During the night of 24th and 25th April, 6th Brigade put in a silent attack. This was hoped would be met by no opposition, but in the early hours, a few stonks by 8 Regiments was called for.

What a great way to remember Anzac Day! Never before had there been so many Guns and so much ammunition available. This in fact was the prime reason for the success of this phase of the War. The speedy and effective methods devised to bring down fire and without doubt, the success of the Artillery Fire was the reason the Infantry was able to progress as well as it did.

As the Enemy seemed to have plenty of ammunition, he too was pounding away. A last-ditch stand I suppose one would call it. Only the near certainty of massive replies to the Enemy's fire served to restrain him, but at no stage was he fully neutralised.

On the 26th and 27th things were a little quieter, and each Regiment was given permission to withdraw a Battery for a brief rest and maintenance.
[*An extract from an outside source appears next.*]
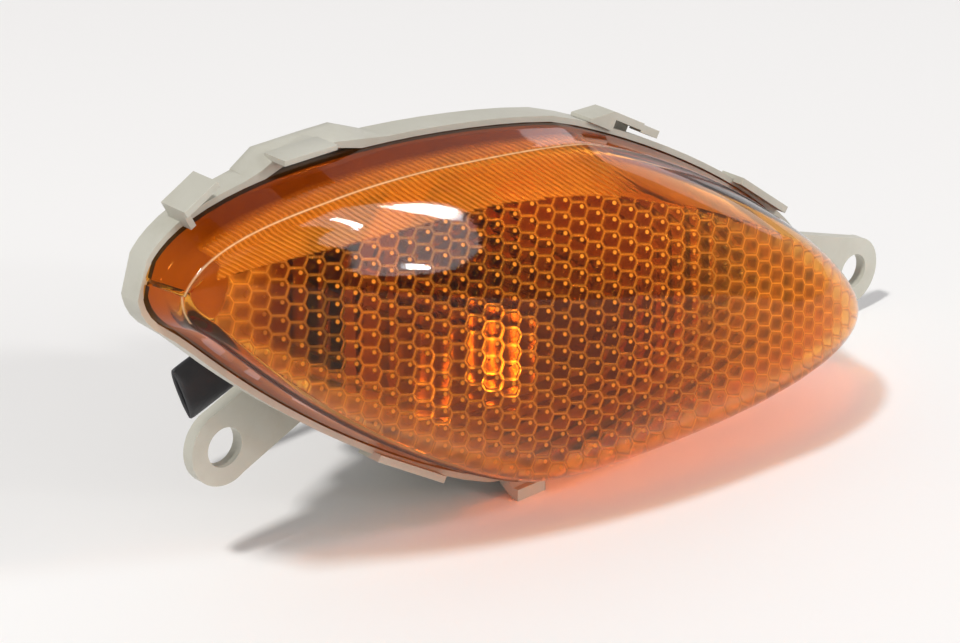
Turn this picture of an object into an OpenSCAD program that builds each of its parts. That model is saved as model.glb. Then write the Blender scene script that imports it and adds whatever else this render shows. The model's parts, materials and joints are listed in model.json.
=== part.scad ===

Then on the 28th all three Regiments moved forward to new positions in the Olive Groves (much better than the Cactus). Here we were to support the 56th Division. Later in the morning this lot of Infantry came streaming back in some disorder. Brigadier Weir then ordered the Gunners to man what small arms they had in defence of the Guns. No threat developed and the 4th Indian Division, which had been resting in the 4th Field area, was able to take up covering positions.
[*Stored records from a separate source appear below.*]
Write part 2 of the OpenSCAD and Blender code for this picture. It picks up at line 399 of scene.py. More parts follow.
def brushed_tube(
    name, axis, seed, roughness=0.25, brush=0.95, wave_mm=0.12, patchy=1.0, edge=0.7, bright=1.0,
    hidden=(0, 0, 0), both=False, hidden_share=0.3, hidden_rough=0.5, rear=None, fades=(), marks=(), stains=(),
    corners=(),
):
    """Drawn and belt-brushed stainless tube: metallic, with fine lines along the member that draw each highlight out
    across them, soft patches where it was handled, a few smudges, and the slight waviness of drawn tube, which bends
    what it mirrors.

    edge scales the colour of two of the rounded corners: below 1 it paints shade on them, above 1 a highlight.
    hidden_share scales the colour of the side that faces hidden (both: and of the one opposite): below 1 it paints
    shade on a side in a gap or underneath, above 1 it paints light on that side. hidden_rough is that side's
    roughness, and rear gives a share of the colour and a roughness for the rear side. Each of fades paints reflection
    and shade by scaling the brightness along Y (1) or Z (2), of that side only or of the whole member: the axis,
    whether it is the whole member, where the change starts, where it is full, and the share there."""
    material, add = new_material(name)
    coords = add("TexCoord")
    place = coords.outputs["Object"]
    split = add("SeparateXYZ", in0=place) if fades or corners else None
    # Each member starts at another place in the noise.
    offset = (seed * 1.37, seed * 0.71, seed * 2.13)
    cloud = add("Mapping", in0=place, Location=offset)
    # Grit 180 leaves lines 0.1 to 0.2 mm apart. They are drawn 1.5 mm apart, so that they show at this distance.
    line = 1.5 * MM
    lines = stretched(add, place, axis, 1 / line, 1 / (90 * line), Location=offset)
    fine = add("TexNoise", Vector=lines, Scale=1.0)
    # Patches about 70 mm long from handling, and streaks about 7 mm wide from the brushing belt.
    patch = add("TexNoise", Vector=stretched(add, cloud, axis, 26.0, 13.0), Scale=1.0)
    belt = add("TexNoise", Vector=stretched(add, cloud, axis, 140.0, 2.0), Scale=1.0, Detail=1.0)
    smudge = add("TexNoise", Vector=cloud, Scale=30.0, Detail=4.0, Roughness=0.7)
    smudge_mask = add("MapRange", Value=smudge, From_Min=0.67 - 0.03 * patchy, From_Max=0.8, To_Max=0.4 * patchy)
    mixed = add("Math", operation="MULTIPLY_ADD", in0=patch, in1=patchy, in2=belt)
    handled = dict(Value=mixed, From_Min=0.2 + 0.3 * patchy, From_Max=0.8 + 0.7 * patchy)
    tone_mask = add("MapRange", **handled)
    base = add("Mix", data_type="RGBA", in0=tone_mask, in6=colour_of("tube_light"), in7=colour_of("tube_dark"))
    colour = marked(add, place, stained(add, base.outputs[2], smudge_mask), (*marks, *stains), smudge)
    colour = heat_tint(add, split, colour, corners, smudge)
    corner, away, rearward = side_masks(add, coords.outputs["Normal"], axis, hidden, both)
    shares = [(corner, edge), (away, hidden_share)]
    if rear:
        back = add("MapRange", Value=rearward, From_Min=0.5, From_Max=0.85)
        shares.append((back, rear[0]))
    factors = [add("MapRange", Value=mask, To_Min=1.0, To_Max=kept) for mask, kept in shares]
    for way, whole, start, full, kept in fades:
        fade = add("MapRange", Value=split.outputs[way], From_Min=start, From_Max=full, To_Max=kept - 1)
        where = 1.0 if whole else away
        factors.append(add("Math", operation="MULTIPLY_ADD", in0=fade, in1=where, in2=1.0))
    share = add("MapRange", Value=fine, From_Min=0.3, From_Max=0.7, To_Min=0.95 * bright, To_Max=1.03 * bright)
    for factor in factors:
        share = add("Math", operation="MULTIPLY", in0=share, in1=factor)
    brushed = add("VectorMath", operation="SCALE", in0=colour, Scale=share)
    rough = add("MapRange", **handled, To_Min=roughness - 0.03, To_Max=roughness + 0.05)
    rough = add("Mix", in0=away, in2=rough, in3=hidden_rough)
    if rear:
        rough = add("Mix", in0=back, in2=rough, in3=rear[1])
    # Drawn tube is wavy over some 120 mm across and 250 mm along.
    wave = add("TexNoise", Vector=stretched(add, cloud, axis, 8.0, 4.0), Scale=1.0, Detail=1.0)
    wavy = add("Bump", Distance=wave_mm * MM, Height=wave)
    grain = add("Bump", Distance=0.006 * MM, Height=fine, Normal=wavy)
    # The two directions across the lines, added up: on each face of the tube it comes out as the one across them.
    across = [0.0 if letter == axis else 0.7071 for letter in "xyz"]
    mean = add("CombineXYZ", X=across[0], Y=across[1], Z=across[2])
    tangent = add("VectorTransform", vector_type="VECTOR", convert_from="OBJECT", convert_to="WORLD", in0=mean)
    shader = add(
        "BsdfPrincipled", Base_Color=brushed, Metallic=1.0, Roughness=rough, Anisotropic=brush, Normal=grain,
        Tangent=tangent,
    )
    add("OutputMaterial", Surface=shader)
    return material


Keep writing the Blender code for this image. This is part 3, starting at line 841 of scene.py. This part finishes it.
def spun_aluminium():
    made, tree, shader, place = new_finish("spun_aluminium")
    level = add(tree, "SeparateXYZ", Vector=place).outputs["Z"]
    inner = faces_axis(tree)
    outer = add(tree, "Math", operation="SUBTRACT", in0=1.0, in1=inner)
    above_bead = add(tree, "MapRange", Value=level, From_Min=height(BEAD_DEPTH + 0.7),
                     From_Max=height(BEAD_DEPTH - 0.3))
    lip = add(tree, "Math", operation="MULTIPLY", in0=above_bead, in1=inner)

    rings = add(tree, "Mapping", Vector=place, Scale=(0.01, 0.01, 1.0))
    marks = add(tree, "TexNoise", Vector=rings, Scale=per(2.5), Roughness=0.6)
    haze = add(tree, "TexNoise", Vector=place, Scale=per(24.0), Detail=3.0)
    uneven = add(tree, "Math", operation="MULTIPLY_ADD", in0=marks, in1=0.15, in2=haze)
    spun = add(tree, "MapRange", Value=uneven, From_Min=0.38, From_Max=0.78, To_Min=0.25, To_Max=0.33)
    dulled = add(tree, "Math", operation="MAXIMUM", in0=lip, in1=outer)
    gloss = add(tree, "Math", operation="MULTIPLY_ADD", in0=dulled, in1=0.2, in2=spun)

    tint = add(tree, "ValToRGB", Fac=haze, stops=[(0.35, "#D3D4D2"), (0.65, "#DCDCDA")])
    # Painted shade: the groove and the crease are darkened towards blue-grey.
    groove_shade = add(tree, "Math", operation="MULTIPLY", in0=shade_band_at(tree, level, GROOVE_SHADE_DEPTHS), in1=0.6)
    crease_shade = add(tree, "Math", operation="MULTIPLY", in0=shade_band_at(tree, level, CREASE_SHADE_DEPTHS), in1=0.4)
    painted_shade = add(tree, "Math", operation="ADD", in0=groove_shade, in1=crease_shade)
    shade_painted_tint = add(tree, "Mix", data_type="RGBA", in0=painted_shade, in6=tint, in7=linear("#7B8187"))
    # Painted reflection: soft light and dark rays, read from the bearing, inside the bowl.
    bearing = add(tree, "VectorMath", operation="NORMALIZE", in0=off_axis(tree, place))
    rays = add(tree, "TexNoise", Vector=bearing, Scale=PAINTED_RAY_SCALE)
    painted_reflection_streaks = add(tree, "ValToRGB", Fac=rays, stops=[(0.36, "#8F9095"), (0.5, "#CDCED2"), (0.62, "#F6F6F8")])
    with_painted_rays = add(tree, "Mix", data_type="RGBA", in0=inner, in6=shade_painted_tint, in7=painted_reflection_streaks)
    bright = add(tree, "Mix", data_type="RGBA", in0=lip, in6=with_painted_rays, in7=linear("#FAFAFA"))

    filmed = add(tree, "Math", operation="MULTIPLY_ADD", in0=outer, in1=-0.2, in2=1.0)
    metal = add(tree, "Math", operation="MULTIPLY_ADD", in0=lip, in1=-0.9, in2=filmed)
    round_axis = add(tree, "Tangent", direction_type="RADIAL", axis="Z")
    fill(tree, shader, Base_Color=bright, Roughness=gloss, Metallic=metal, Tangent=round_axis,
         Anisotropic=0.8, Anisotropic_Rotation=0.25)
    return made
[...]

Then on the night of 1st/2nd May, 4th and 5th Field were withdrawn for a day's well earned rest. The 6th Field stayed in action to support the 56th Division. During the few days' rest, I wandered off up to Takrouna to have a look. When one gazed at the havoc that had been wrought by the Shell Fire, one could only wonder at the tenacity of the Enemy. And then also one had to remember what a valiant effort our Boys had put in, to be able to capture such a Stronghold. Takrouna must go down as one of the hardest fought battles and all thanks to the Gunners who manned the Guns, and Signallers who had to keep up communications in such a torrid battle.